系列小小說稍加組合梳理,就有貌似長篇小說的格局。這種方式,也是當代世界長篇小說的一個重要方法。但是,我還是力圖用系列小小說的方式顯示能量。就像捆扎數個手榴彈,以集束的方式投擲。
每一個作家都有一片屬于自己的文學土地。我的土地與經歷密切相關:新疆,浙江。創作新疆題材的若干系列小小說的同時,我還寫了浙江——虛構一座城市,艾城系列。艾城系列小小說從數量上是新疆題材的幾個系列的總和,也就是兩片土地各占一半。
我給艾城冠以文學意義上的城名,讓一系列人物居住其中,發生關系,當然會進進出出。都是小人物。他們相互之間尋找、錯位、隔膜、困惑。能走也會飛,既有紀實也有荒誕。每一篇都發現并選好一個細節,表現艾城一系列人物的生存處境。集合了我小小說創作的各種手法。明顯地顯示出與現實的同步,這也是小小說的優勢,就其一點,扎入生活肌理最敏感的穴位。已出版的集子《新啟蒙時代》,大部分作品被選刊、選本選載過。
我有個習慣,創作時興致盎然。創作畢,總是百般挑剔,然后,打入“冷宮”——存放。這個系列的七八百篇就這么經受著冷處理。
我還選擇了一個角度:意外。這個世界難把握、不確定的因素增強——我們總是“意外”。作家再也不是全能的“上帝”,不得不放下姿態,不用俯視的視角。如同一個高大的男人跟小孩說話,蹲下,蹲得跟小孩一般高。童年時代彎下腰通過胯襠看世界,已經決定了我的視角。我不會發短信不會上網,可是,我一直跟蹤著這方面的進展。意外系列小小說,篇幅定為手機一屏可容納,想當然地為手機小小說準備,每篇六七百字,而且,每一篇都有一個“意外”。發表了近百篇,還有五百余篇貯存著。
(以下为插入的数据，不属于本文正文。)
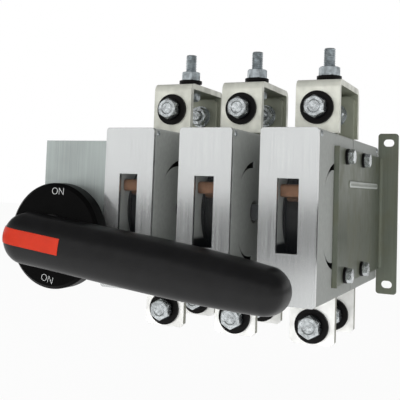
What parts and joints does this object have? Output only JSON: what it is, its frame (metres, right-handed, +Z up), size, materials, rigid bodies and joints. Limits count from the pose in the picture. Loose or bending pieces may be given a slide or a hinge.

類似意外系列規模的小小說,我還寫了禪宗系列小小說。每個人內心都會發生“危機”,一度,我閱讀佛教書籍“自度”。十幾年的閱讀度出了“危機”,文學的“頓悟”,一口氣寫了這個系列,《羊城晚報》小小說專版連載了一年。
系列小小說的創作,應當有一個宏觀的把握。胸中擁有了“大”,才能從容地寫“小”,小就不限于小了。佛經里有一句話:須彌藏芥子,芥子納須彌。小小的“芥子”,能夠有“須彌”的容量。這無疑是運用系列小小說建立獨特而又自主的文學世界的有效方法。有人預測未來將出現“小個體時代”。我想,就如同長篇小說和小小說共存一樣,大型企業仍存在。系列小小說就是“小個體”的重要趨勢,它和時代同步發展。